I said I was going to post a blog every Wednesday. Well I fucked that all up didn’t I. One blog down and then I miss a week. Well two, because today is Thursday. (and it finally went up Saturday night, this isn’t easy) You see it’s hard to find the time and energy to create these masterpieces while exploring 5 new countries in 3 weeks, and running a company. Add to that 3rd world internet. How I managed to write a blog every single day for over a year beats me. That’s completely insane!
Anyway, Bolivia. First a trivia question. What’s the capital of Bolivia? (This question is for the non-Americans reading this obviously, as the American readers are still coming to terms with the fact that Bolivia is a country that actually exists.)
La Paz right? WRONG! It’s Sucre. How this is possible I do not know. How do you make the whole world (well except America) believe that La Paz is your capital when it’s actually some other place no one has ever heard of? Maybe it has something to do with the fact that half the population is constantly high? Really high! I mean 12 000ft high, 3600m. That’s so high that our JQRacing driver Jorge Zamora who is a commercial airline pilot told us sometimes he likes to mess around and land in La Paz by reducing altitude too much before La Paz, and then having to actually fly up to be able to land. What worries me is these commercial airline pilots that like to “play around”.

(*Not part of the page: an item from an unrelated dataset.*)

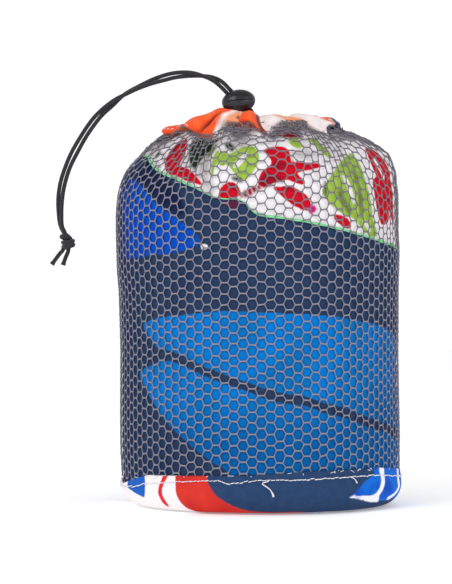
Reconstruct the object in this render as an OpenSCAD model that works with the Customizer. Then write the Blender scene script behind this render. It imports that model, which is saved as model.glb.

Anyway, the super high altitude has a couple of major flaws:
- Now I could have swore that our hotel room didn’t have any gym equipment in it when I went to bed, but in the morning I woke up to Keenan K White working out on a treadmill. That’s what it sounded like. Heavy breathing, swearing, shuffling around. Turns out all he was doing was walking to the bathroom and back, packing his suitcase, and trying not to die. Apparently it’s almost impossible to breath at this ridiculous altitude.
- It is also impossible for our engines to breath. There is almost no power at this altitude. It’s ridiculous. The power is severely limited, the motor’s don’t rev high at all. You have to experience it to believe it. The things I did to at least make my car driveable:
- Removed the venturi completely.
- Removed 0.1mm head shims.
- Ran a 50 main gear, I would have run a 12t clutchbell, but didn’t have one.
- Ran an aggressive setting on a REDS clutch.
- Ran a very short low end needle to increase low end power.
- I would have needed fuel with higher nitro content also.
The reason for me and Keenan being in Bolivia, was our Latin America Tour, spanning Bolivia, Peru, Argentina, Chile and Colombia. We would end the tour with the roughest and most dangerous country of them all, South Carolina, for the Fall Brawl. So Bolivia was step 1.
Basically our visit lasted 5 days, landed in La Paz, tried not to die, drove for 6 hours or so to Cochabamba, traveled back in time and checked into our hotel from the late 1800s, raced for 2 days, then drove back, checked into a hotel close to the bus terminal in order to take a 11h bus ride to Chile the following morning. Below you can see and read about the highlights of our journey.
And as for Chickens making you gay, I asked for an interesting fact about Bolivia for my blog, and the best story we heard was about Bolivia’s nutty president Evo Morales who said that eating chicken makes you gay. As a result chicken sales plummeted.